As a twenty-year old ultra-Thatcherite Bullingdon Club member, Osborne could never in his wildest dreams have believed that he would achieve everything he went into politics for within six months of taking office. And he would have thought you were mad if you told him he wouldn't even need to win an election to do it!
Yet for Labour to focus on what their long-term strategic interests were - it would have been regarded as a distraction by most New Labour 'strategists'. They would undoubtedly have made the day-to-day work of top-down government a bit harder, but then a grasp of how party democracy could have been made to work would have brought many more hands to the pump. Labour's need to avoid 'embarrassment' during the party conference season trumped all other considerations.
The kind of responses that we may have got from some of Labour's older heads - had they still been around - wouldn't have been folksy and populist, and at times they would have jarred. This week, the Guardian newspaper was jeered at (by News Corporation journalists in particular) for leading on the BBC cuts on the day that half-a-million public sector jobs were going to be butchered.
Middle class wankers, I hear you say, and I suppose it's a point of sorts. But New Labour (unlike Labour) spent no time understanding who the
objective allies were that democratic socialism could count upon.
The Tories' outriders have, for years, pedaled the line that the BBC is some kind of Trotskyist enclave. It's a position that's easy to disprove, but it's not the important one: Public service broadcasting is the objective ally of those who want the
spirit of liberal democracy to be strengthened. There are people on the left and right who fit into this camp (ffs, even Henry Porter grasps this one!). And those people, in turn, are the objective allies of democratic socialism.
Labour could - and should have made it impossible for the Tories' well times assault on public service broadcasting - an assault that will perhaps do the centre-left for more long-term political damage than anything else that's happened this week.
Listening to
Alison Garnham of the Child Poverty Action Group on the recent Moral Maze Radio 4 programme (11.40mins in on the 20/10/2010), you can hear a fairly good position on what progressive taxation should look like (along with a defence of universal benefits). It's one that - if it had been articulated by New Labour and it's successors, it would have given Labour a methodical basis on which they should oppose the Child Benefit cuts. No-one in the Labour Party seemed capable of making Alison's simple points.
One of the reasons that the Lib-Dems were able to enter into a coalition with the Tories was that Labour's clumsy approach to questions of individual liberty legitimised a good deal of the informal coalition building between liberals and conservatives before the election. At the time
I was moaning about how daft the wider left was in participating in it, but it's a flank that older Labour heads would never have left exposed in the first place.
The paucity of The Third Way as a construct was very illustrative here: It sort of implied that co-ops / mutualism or something was the Labour answer to the unpalatable poles of wholesale nationalisation or privatisaton.
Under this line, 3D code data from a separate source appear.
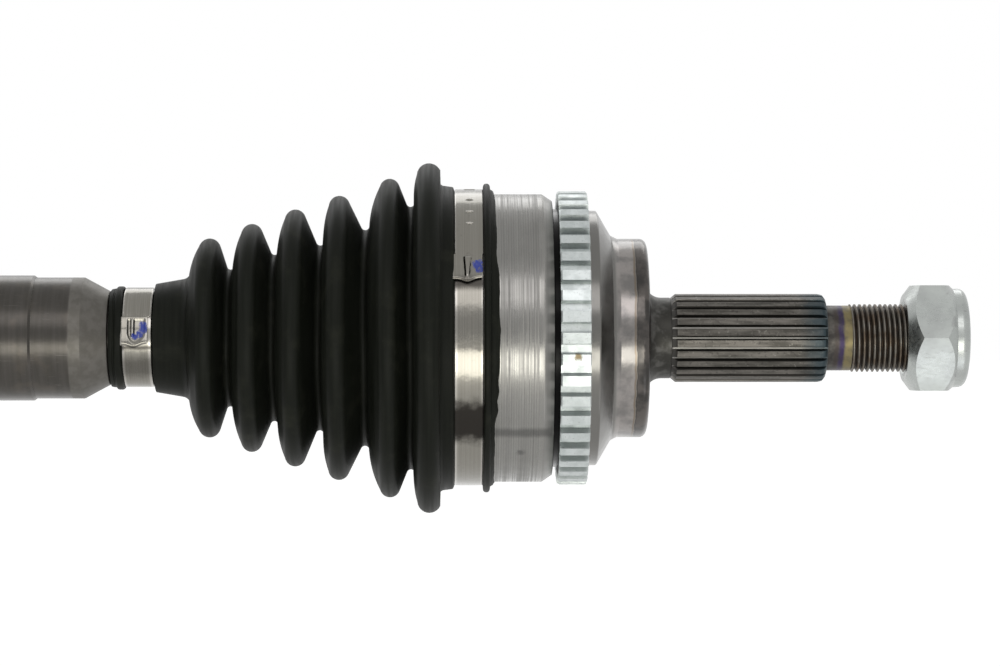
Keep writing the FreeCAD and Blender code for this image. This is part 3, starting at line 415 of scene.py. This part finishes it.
def clamp_steel(name):
    """Bright stainless band with rolling marks, a painted highlight on its convex edges and painted shade in
    its creases. Returns the helper and its parts.
    """
    look = Look(name)
    rolled = look.noise(1.0, 4, look.turned(5.0, 0.7))
    colour = look.mix(look.ramp(rolled, 0.3, 0.7), (0.165, 0.158, 0.138), (0.208, 0.200, 0.179))
    grime = look.ramp(look.noise(0.7, 5), 0.60, 0.76, 0.0, 0.4)
    colour = look.mix(grime, colour, (0.10, 0.095, 0.082))
    edges = look.node("ShaderNodeNewGeometry").outputs["Pointiness"]
    # Painted highlight on convex edges and painted shade in concave creases, both from pointiness.
    colour = look.mix(look.ramp(edges, 0.505, 0.545, 0.0, 0.5), colour, (0.50, 0.48, 0.45))
    colour = look.mix(look.ramp(edges, 0.455, 0.495, 0.5, 0.0), colour, (0.05, 0.046, 0.040))
    normal = look.bump(rolled, 0.005)
    normal = look.bump(look.noise(0.22, 3), 0.08, normal)
    return look, colour, look.ramp(rolled, 0.3, 0.7, 0.13, 0.20), normal


def plain_clamp():
    """A clean clamp, for the gearbox end."""
    look, colour, rough, normal = clamp_steel("clamp_steel")
    return look.done(colour, 1.0, rough, normal)


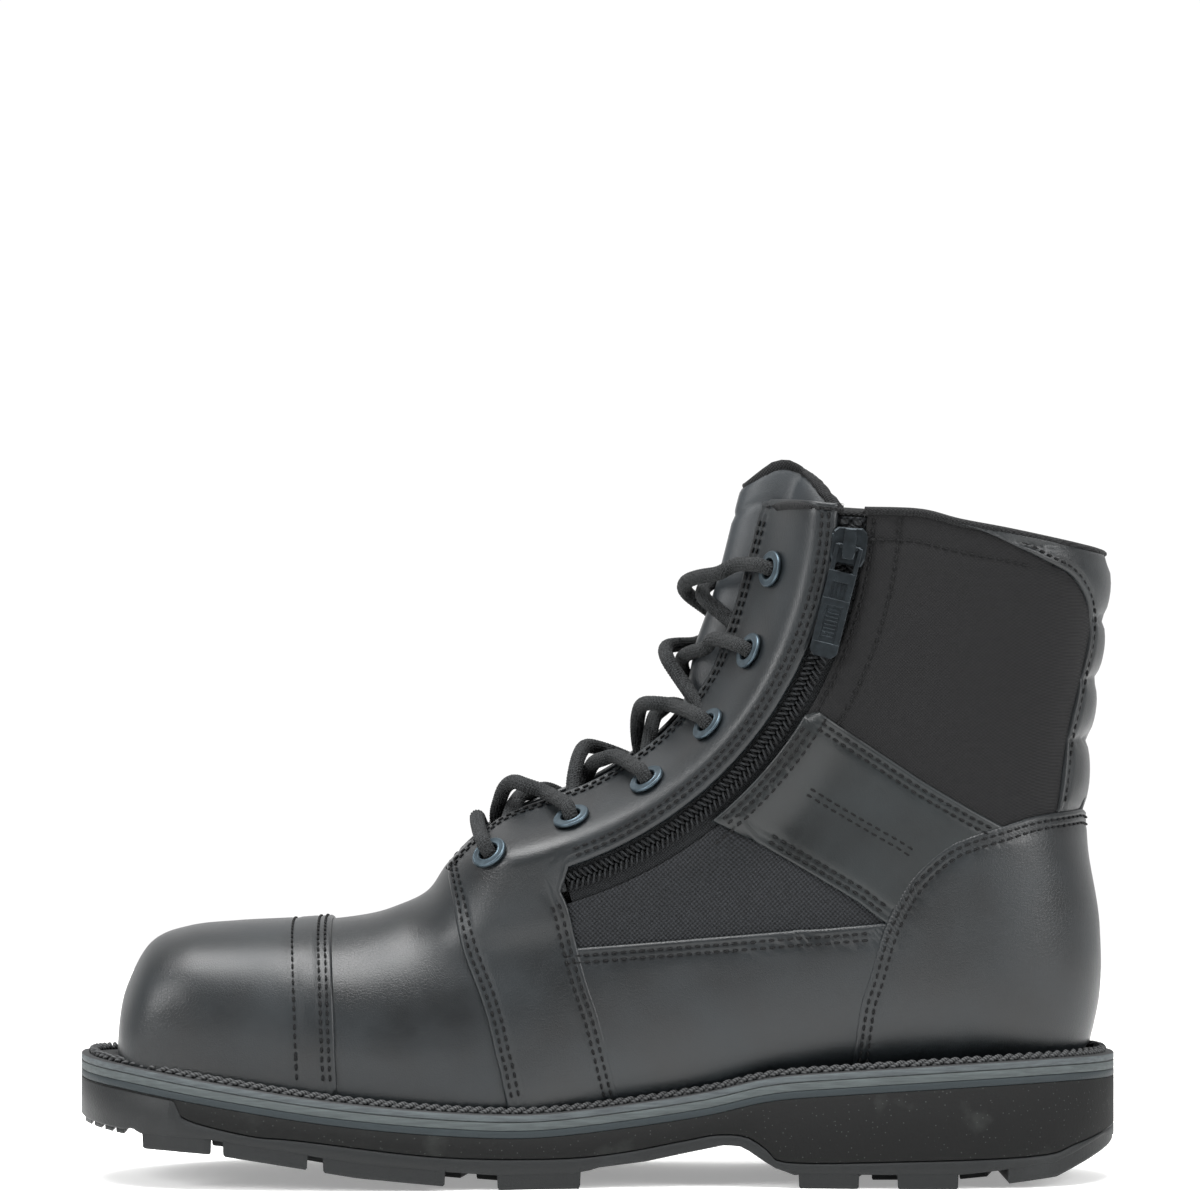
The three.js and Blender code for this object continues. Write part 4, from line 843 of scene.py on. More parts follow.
# ---------------------------------------------------------------- linings
# Napped nylon next to the foot, cut as two halves that meet at the ball of the foot, and
# the foam, felt and stiffener between it and the leather, which stay as in the frame.
lining_cloth = woven_cloth("napped_nylon_lining", "121314", "25272a", 1.1, 0.5, roughness=0.95)
LINING_HEIGHT = -4.9
for side_name, side in sides:
    off = -ZIP_WINDOW - 1.5 if side < 0 else -ZIP_WINDOW - 8
    low = side_path([(141, 44), (100, 42), (60, 38), (8, 30)], side)
    front = side_path([(8, 30), (4, 60), (-2, 84), (14, 100), (30, 118), (43, 140), (50, 170), (58, 199)],
                      side)
    top = side_path([(58, 199), (76.5, 198), (94.3, 197.2), (106, 194.4), (120.6, 191.6), (149, 185.6)], side)
    back = side_path([(149.5, 184), (147, 150), (144, 110), (141, 44)], side)
    back[:, 1] = 0.0 if side < 0 else 2 * math.pi
    piece = panel("quarter_lining_" + side_name + "_cloth", [(low, ()), (front, ()), (top, ()), (back, ())],
                  LINING_HEIGHT, 1.0, lining_cloth)
    fasten(piece, "lining", *(["quarter_lining"] if side < 0 else []))

# ---------------------------------------------------------------- tongue
# Two layers of garment-weight leather and lining over foam, bound with tape round the free
# edge. It is sunk under the eyestays and bulges up in the throat between them.
THROAT_TURN, TONGUE_SPREAD, TONGUE_SINK, INSIDE_LAST = 0.5, 0.86, 8.9, -6.1
TONGUE_TOP = [(30, 204.8), (42, 207.4), (46.5, 210.4), (50.5, 213.5), (53.8, 214.4), (58.5, 213.2),
              (63, 209.9), (66, 205.7), (70, 199), (90, 150)]
tongue_line = smooth_line(TONGUE_TOP, 6)


def tongue_face(s, u):
    """Height of the tongue's face over the last, u from -1 to 1 across it."""
    fall = smoothstep(0.46, 0.1, np.abs(u))
    settle = smoothstep(8.3, 10.5, s)
    crown = -TONGUE_SINK + 3.2 + TONGUE_SINK * smoothstep(13.8, 16.6, s)
    edge = INSIDE_LAST + (-TONGUE_SINK - INSIDE_LAST) * settle
    return edge + (INSIDE_LAST + (crown - INSIDE_LAST) * settle - edge) * fall


def tongue_end(u):
    """The station at which the tongue is cut off, for each place across it."""
    s = np.linspace(17, 21.98, 260)
    place = on_last(s, math.pi + u * TONGUE_SPREAD, tongue_face(s, u), flatten=False)
    over = place[:, 2] > np.interp(place[:, 0], tongue_line[:, 0], tongue_line[:, 1])
    return s[np.argmax(over)] if over.any() else s[-1]


def grid_faces(rows, columns):
    index = np.arange(rows * columns).reshape(rows, columns)
    return [(index[i, j], index[i + 1, j], index[i + 1, j + 1], index[i, j + 1])
            for i in range(rows - 1) for j in range(columns - 1)]


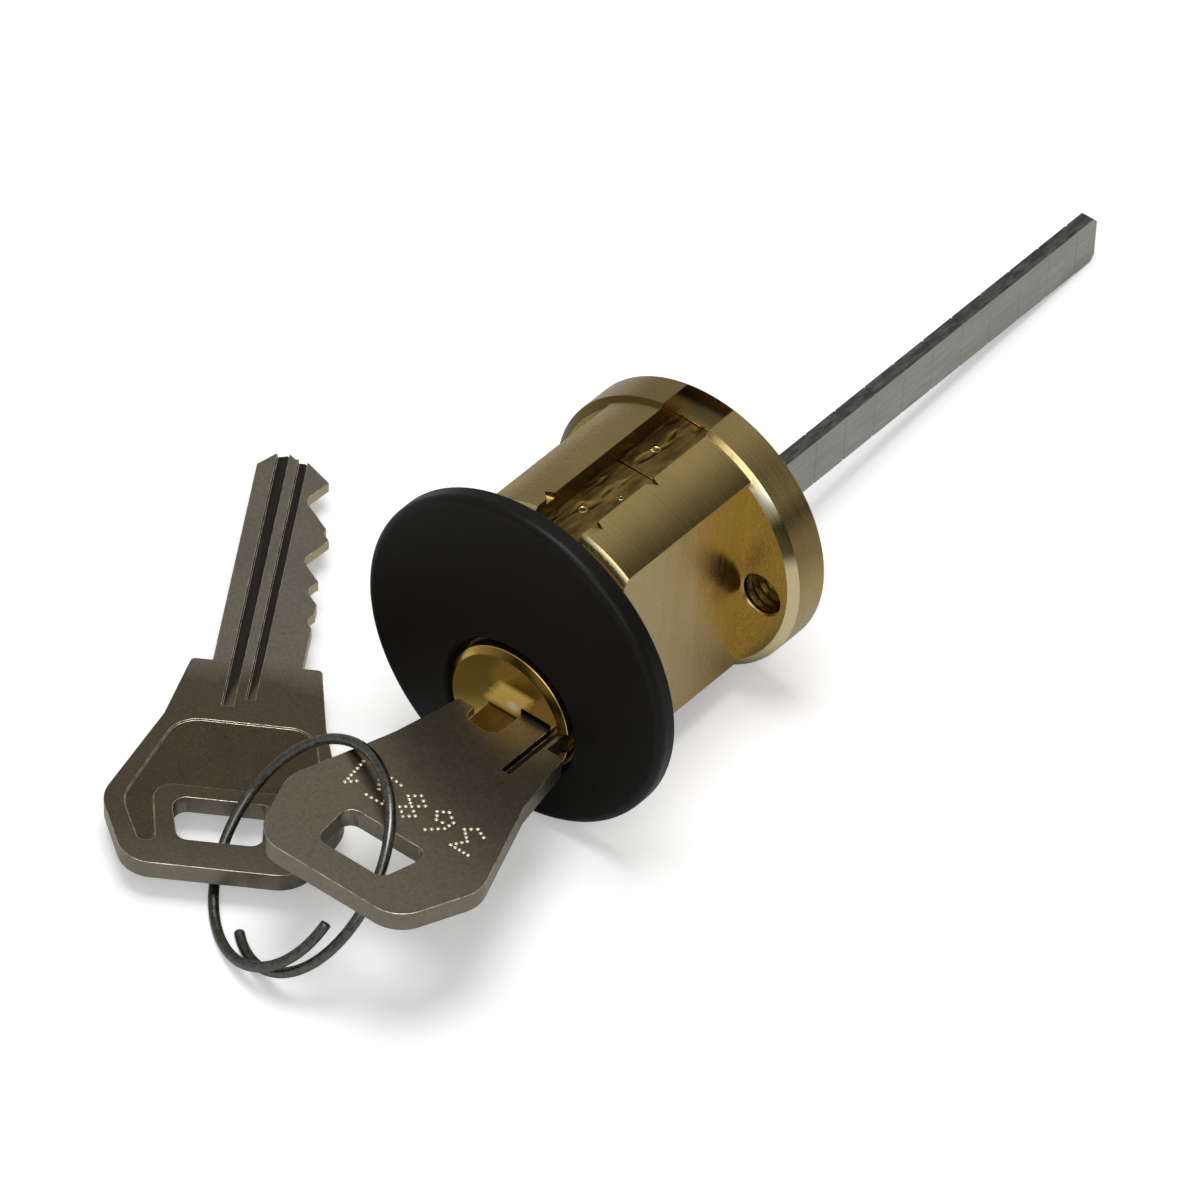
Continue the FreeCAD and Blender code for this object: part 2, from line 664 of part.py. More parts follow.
rivet = new_body("tail_rivet", z=-S.plug_drop)
rivet_half = S.boss_radius - S.rivet_short
sketch = new_sketch(rivet, "section", "YZ_Plane", -rivet_half)
draw_circle(sketch, rivet_place, 0, S.rivet_radius)
pad(rivet, "pin", sketch, rivet_half * 2)


# Pin stacks. The key pins stand on the key's cuts and point to -X with the plug. The driver
# pins wait on the plug's round surface under their springs.

for i in range(pin_number):
    place = S.pin_first + S.pin_pitch * i
    body = new_body("key_pin_%d" % (i + 1), y=place, z=-S.plug_drop)
    tip = S.key_back - roots[i] - S.pin_rest
    outer = -(S.plug_radius - S.pin_shear)
    sketch = new_sketch(body, "profile", "XY_Plane")
    draw_polygon(sketch, [
        (tip, 0),
        (tip, S.pin_tip),
        (tip - S.pin_cone, S.pin_radius),
        (outer + S.pin_break, S.pin_radius),
        (outer, S.pin_radius - S.pin_break),
        (outer, 0),
    ])
    revolve(body, "turned", sketch)

driver_low = -S.plug_drop + S.plug_radius + S.pin_rest
for i in range(pin_number):
    place = S.pin_first + S.pin_pitch * i
    body = new_body("driver_pin_%d" % (i + 1), y=place, z=driver_low)
    sketch = new_sketch(body, "profile", "XZ_Plane")
    draw_polygon(sketch, [
        (0, 0),
        (S.pin_radius - S.pin_break, 0),
        (S.pin_radius, S.pin_break),
        (S.pin_radius, S.driver_length - S.pin_break),
        (S.pin_radius - S.pin_break, S.driver_length),
        (0, S.driver_length),
    ])
    revolve(body, "turned", sketch, "V_Axis")


# Wound wire

def biarc(p0, t0, p1, t1):
    """Two arcs that join two points with the given unit tangents."""
    v = p1 - p0
    a = 2 - 2 * t0.dot(t1)
    b = 2 * v.dot(t0 + t1)
    c = -v.dot(v)
    if abs(a) < 1e-9:
        d = -c / b
    else:
        d = (-b + math.sqrt(b * b - 4 * a * c)) / (2 * a)
    q0 = p0 + t0 * d
    q1 = p1 - t1 * d
    middle = (q0 + q1) * 0.5
    return [arc_from(p0, t0, middle), arc_from(middle, (q1 - q0).normalize(), p1)]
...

But in failing to deal - strategically - with the lack of legitimacy or good practice that new forms of collective action offered, they not only squandered the kind of opportunity that the centre-left will only ever have again if it gets 13 years of uninterrupted power - it also ceded it's best idea to the Tories, who have picked it up (after a fashion) with the Big Society idea.
Dan is right about the tactical failings. But the biggest problem is that the left has no organisation, no widely-articulated philosophical underpinning. We have no idea what we should be arguing for. That's why we bicker about how we argue against a very coherent government.